Going from the top of the data below, give again each line through the one containing "strip_proud = 8; // [4:1:14]", both ends kept.

....

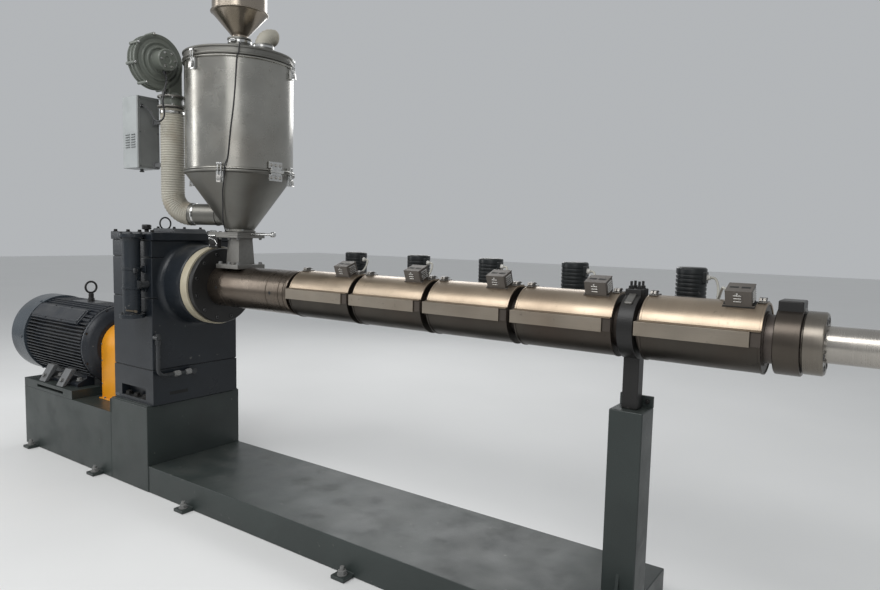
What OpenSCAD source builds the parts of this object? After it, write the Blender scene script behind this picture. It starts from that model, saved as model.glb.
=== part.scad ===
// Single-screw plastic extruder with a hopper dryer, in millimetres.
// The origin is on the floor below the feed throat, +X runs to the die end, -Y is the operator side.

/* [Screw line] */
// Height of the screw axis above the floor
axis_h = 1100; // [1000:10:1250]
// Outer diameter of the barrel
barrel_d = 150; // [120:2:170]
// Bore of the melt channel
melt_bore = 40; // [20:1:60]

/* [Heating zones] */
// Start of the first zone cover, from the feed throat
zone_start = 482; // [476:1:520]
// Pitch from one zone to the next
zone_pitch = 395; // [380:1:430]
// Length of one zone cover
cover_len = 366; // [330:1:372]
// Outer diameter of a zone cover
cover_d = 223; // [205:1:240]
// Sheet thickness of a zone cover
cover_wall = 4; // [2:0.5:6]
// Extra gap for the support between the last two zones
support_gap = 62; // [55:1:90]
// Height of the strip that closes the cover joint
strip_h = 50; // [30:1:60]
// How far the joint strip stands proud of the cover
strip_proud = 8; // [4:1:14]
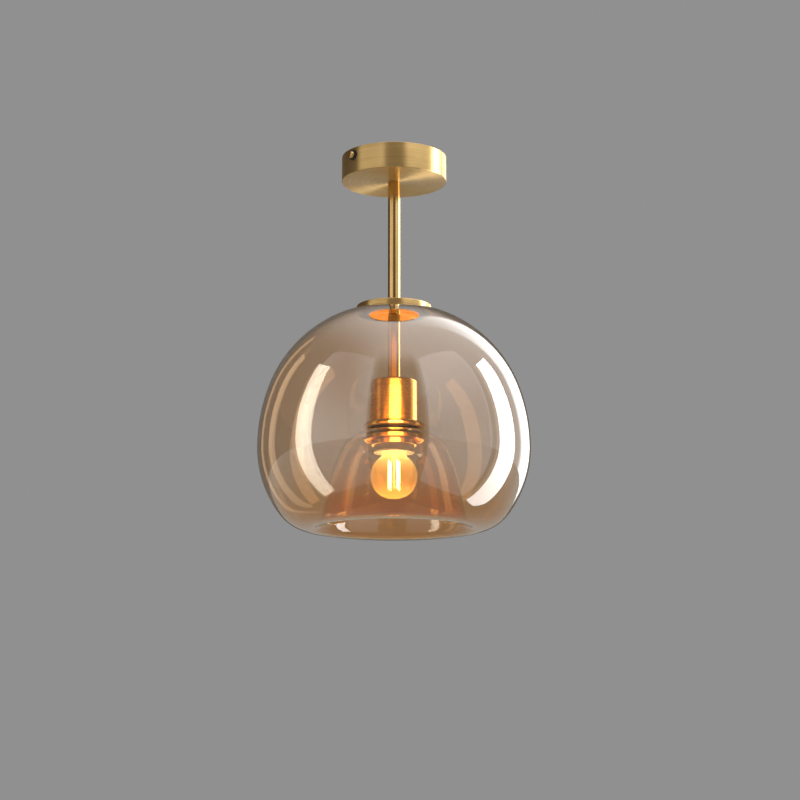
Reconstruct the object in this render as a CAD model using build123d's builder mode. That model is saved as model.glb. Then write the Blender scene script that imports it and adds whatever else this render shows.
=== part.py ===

....

- **Task result**
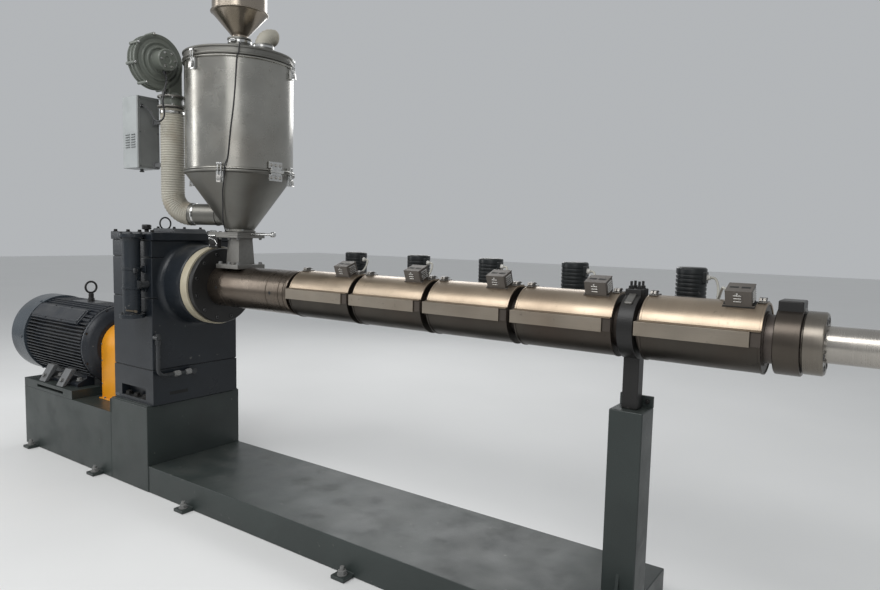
What OpenSCAD source builds the parts of this object? After it, write the Blender scene script behind this picture. It starts from that model, saved as model.glb.
=== part.scad ===
// Single-screw plastic extruder with a hopper dryer, in millimetres.
// The origin is on the floor below the feed throat, +X runs to the die end, -Y is the operator side.

/* [Screw line] */
// Height of the screw axis above the floor
axis_h = 1100; // [1000:10:1250]
// Outer diameter of the barrel
barrel_d = 150; // [120:2:170]
// Bore of the melt channel
melt_bore = 40; // [20:1:60]

/* [Heating zones] */
// Start of the first zone cover, from the feed throat
zone_start = 482; // [476:1:520]
// Pitch from one zone to the next
zone_pitch = 395; // [380:1:430]
// Length of one zone cover
cover_len = 366; // [330:1:372]
// Outer diameter of a zone cover
cover_d = 223; // [205:1:240]
// Sheet thickness of a zone cover
cover_wall = 4; // [2:0.5:6]
// Extra gap for the support between the last two zones
support_gap = 62; // [55:1:90]
// Height of the strip that closes the cover joint
strip_h = 50; // [30:1:60]
// How far the joint strip stands proud of the cover
strip_proud = 8; // [4:1:14]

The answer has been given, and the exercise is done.